# Dataset section
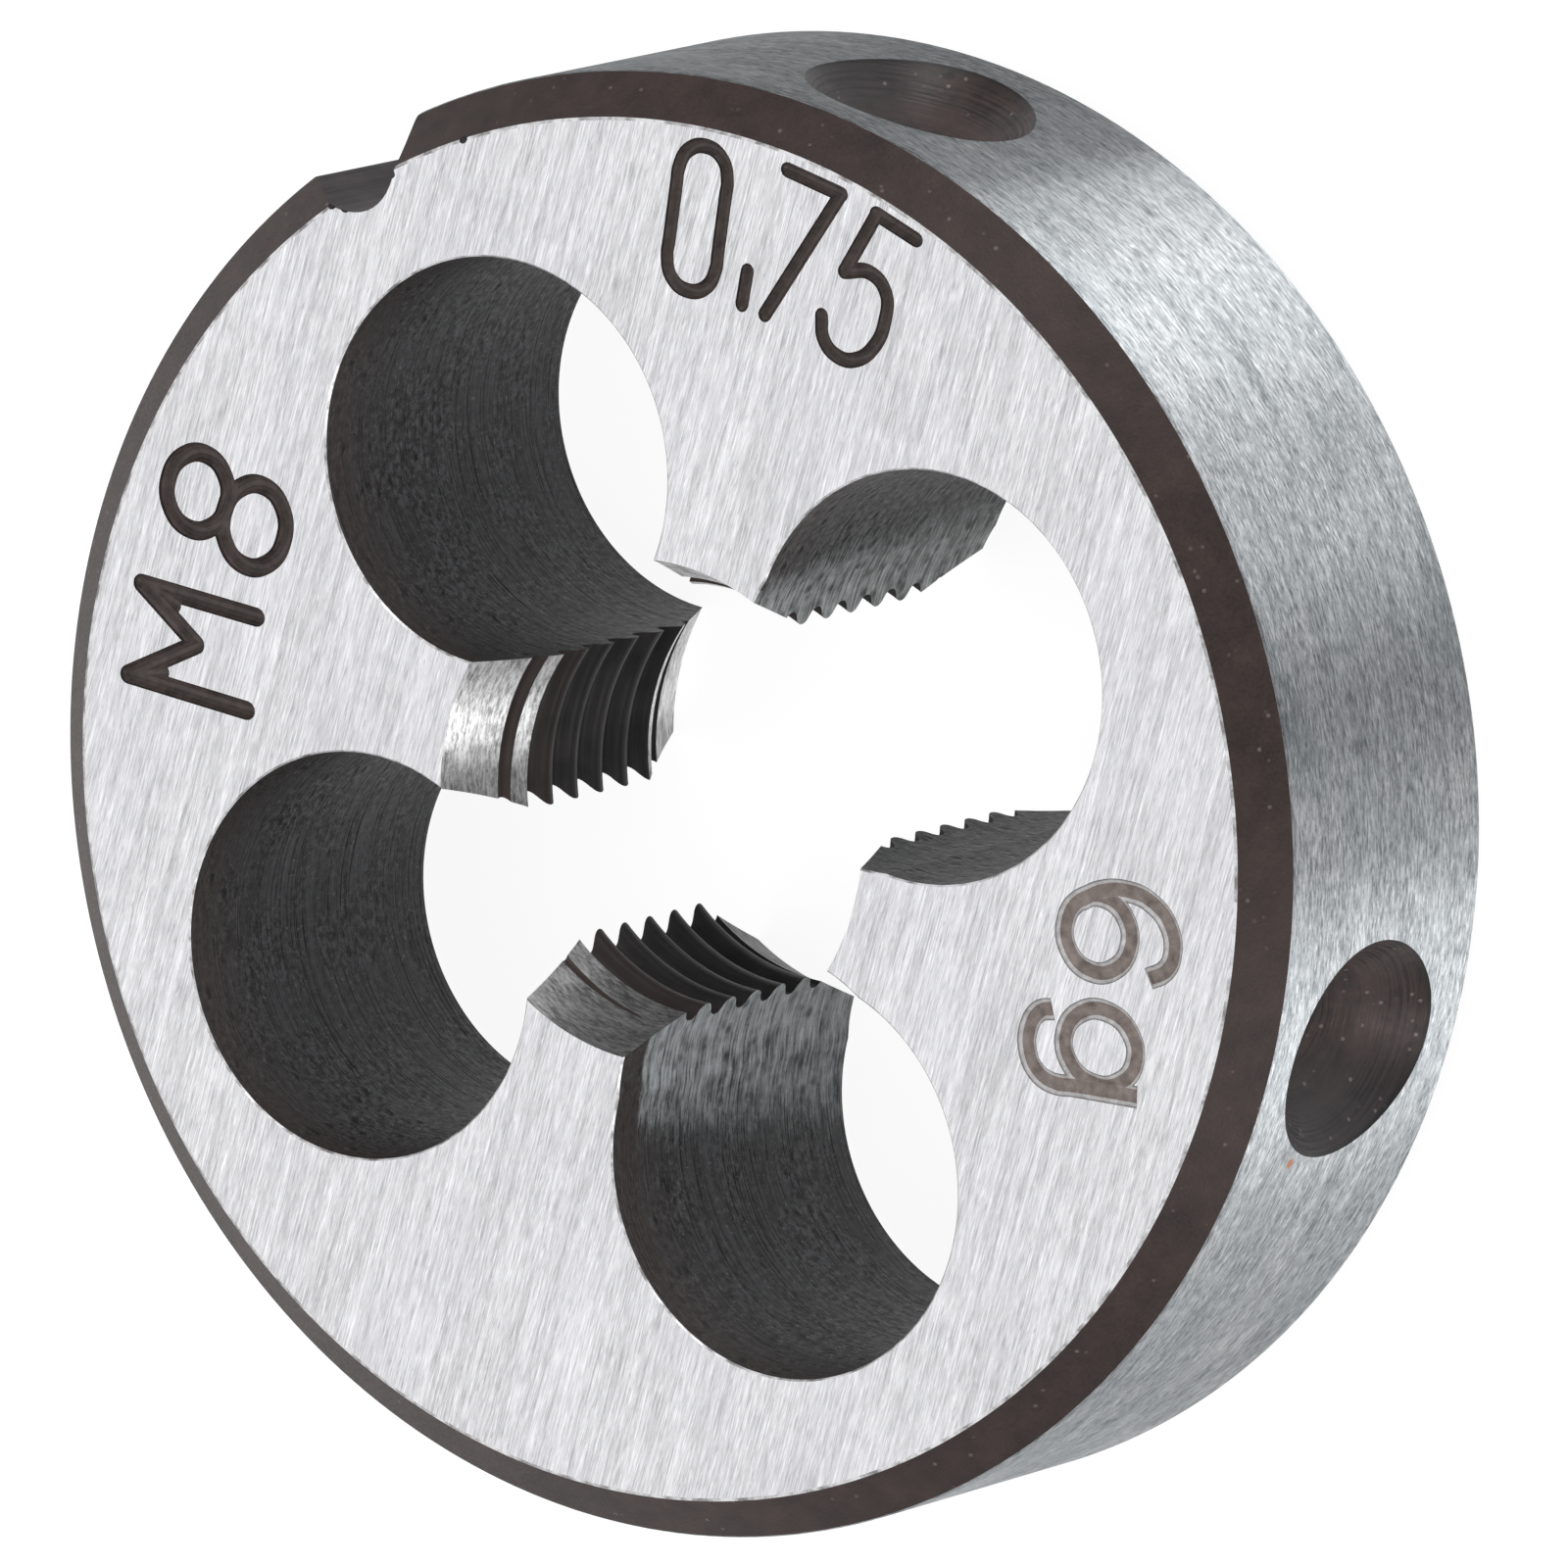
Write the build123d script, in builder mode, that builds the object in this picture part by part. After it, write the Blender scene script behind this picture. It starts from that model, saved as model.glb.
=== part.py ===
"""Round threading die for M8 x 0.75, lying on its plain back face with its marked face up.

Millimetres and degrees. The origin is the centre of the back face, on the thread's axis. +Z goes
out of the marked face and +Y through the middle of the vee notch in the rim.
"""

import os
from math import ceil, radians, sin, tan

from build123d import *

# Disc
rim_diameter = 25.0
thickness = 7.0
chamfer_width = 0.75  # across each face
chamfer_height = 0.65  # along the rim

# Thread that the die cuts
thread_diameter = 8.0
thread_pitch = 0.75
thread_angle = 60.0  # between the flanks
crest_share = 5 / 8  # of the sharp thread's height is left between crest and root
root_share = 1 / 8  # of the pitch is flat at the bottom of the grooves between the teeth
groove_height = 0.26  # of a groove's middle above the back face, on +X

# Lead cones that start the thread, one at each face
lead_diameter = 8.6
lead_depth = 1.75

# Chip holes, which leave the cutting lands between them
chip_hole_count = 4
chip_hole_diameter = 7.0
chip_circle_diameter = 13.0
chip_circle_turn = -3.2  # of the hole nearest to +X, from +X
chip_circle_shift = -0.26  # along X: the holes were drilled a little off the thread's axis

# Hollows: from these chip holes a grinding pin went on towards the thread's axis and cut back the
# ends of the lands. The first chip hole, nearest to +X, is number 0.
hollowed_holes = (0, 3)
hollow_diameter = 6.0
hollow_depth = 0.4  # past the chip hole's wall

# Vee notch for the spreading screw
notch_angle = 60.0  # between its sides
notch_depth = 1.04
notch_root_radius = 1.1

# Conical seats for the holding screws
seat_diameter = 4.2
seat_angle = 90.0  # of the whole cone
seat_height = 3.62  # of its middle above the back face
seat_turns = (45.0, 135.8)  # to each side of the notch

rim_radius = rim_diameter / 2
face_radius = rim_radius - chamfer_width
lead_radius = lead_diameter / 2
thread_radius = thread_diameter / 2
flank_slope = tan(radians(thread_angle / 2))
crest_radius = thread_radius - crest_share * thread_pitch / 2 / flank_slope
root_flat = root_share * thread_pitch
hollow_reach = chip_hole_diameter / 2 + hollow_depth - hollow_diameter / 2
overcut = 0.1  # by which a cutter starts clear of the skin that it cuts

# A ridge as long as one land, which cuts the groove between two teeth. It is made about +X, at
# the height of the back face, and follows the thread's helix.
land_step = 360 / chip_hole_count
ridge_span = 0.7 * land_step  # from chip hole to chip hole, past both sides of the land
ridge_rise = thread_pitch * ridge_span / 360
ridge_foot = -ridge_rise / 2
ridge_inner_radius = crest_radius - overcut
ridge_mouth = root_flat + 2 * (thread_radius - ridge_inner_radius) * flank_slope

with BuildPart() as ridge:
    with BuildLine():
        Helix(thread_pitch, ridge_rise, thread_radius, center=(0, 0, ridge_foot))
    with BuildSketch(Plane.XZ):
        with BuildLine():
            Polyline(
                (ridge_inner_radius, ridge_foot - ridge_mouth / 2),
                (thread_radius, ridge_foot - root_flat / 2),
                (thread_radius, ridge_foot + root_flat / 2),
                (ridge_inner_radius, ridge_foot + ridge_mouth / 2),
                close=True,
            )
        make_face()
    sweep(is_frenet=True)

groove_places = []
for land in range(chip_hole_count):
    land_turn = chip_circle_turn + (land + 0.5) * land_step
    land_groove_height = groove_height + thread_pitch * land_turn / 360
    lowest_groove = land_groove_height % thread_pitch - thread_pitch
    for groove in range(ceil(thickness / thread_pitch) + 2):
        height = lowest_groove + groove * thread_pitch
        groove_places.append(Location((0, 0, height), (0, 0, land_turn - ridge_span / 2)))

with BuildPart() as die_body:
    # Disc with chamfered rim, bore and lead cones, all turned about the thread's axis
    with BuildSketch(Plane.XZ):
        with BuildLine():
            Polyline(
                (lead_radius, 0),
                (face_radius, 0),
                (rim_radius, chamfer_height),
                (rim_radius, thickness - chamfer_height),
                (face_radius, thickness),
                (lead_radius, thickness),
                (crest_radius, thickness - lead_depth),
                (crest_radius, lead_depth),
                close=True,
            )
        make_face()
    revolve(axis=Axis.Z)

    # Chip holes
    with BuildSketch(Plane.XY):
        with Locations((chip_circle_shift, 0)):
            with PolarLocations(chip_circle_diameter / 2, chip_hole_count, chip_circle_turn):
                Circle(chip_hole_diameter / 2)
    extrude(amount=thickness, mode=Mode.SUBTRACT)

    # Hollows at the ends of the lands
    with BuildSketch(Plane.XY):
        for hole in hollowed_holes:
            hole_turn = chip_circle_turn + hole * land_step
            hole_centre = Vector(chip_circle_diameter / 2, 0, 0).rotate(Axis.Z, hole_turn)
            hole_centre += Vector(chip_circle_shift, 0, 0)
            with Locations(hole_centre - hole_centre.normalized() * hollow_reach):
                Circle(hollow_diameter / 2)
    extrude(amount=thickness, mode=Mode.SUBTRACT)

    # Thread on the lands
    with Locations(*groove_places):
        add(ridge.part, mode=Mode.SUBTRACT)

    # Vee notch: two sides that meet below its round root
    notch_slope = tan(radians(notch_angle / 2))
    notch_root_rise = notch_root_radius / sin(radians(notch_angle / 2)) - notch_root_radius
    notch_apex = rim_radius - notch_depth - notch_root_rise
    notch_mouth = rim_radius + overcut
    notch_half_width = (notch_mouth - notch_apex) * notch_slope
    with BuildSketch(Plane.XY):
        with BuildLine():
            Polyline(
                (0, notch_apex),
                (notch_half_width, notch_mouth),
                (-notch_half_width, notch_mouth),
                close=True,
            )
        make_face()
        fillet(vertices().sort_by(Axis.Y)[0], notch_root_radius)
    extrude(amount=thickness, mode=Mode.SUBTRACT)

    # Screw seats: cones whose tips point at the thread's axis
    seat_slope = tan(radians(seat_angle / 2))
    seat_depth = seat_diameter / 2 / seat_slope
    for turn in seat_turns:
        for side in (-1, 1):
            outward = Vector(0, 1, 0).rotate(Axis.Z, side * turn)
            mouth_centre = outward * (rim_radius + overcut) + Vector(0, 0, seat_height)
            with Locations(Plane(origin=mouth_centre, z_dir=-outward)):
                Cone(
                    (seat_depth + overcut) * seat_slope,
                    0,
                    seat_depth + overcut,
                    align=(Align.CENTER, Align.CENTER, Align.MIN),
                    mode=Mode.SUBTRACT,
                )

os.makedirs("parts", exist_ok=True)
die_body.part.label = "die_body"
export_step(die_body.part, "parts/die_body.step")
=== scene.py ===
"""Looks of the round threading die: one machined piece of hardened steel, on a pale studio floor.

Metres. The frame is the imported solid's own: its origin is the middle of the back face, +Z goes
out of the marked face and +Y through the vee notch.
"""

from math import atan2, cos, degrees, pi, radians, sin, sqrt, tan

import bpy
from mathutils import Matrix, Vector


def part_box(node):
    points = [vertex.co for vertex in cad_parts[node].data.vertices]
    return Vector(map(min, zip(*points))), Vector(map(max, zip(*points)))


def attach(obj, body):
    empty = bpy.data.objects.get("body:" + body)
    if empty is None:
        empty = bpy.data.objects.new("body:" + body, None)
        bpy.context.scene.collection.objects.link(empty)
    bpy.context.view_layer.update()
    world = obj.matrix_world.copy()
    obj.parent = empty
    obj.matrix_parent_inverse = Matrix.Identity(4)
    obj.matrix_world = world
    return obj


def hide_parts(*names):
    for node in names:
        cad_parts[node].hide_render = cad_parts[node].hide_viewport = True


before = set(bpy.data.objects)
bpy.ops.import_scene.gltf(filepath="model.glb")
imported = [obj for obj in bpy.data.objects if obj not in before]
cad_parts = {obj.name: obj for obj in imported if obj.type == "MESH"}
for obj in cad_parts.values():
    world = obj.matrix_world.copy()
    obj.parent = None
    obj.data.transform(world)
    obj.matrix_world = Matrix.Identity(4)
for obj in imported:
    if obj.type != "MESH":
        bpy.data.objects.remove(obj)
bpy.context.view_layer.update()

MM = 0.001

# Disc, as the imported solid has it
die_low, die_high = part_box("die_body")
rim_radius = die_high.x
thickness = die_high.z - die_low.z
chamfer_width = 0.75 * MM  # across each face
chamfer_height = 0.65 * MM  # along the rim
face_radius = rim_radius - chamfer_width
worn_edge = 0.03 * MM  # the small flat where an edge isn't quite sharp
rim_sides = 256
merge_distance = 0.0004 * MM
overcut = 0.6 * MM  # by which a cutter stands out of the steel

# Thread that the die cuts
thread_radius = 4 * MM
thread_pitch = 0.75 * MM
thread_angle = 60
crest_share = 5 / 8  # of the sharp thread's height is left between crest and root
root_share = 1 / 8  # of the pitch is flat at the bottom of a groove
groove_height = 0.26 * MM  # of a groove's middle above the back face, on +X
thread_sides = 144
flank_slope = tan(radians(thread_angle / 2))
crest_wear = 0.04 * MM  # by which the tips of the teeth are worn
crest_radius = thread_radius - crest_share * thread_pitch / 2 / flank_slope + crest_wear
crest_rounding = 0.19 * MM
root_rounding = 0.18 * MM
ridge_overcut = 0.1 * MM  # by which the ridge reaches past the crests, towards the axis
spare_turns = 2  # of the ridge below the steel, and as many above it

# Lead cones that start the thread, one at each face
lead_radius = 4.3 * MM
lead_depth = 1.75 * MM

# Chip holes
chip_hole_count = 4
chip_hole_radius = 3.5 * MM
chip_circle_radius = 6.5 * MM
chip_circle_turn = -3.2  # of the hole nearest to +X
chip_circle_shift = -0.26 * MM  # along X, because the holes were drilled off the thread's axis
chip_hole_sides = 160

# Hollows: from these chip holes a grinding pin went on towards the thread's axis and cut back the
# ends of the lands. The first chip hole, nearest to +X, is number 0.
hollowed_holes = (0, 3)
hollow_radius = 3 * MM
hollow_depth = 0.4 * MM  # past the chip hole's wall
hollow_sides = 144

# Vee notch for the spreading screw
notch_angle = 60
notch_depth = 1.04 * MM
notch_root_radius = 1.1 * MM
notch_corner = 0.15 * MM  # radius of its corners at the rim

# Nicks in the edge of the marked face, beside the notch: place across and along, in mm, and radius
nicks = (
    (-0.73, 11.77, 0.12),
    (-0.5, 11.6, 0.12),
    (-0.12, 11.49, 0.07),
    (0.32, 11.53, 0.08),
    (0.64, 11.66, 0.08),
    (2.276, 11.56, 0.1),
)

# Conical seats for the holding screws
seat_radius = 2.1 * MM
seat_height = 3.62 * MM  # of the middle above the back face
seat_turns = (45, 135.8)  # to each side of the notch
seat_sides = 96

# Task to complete
Go over the data above and copy every line that has the word "type" in it.

# Task response
cad_parts = {obj.name: obj for obj in imported if obj.type == "MESH"}
    if obj.type != "MESH":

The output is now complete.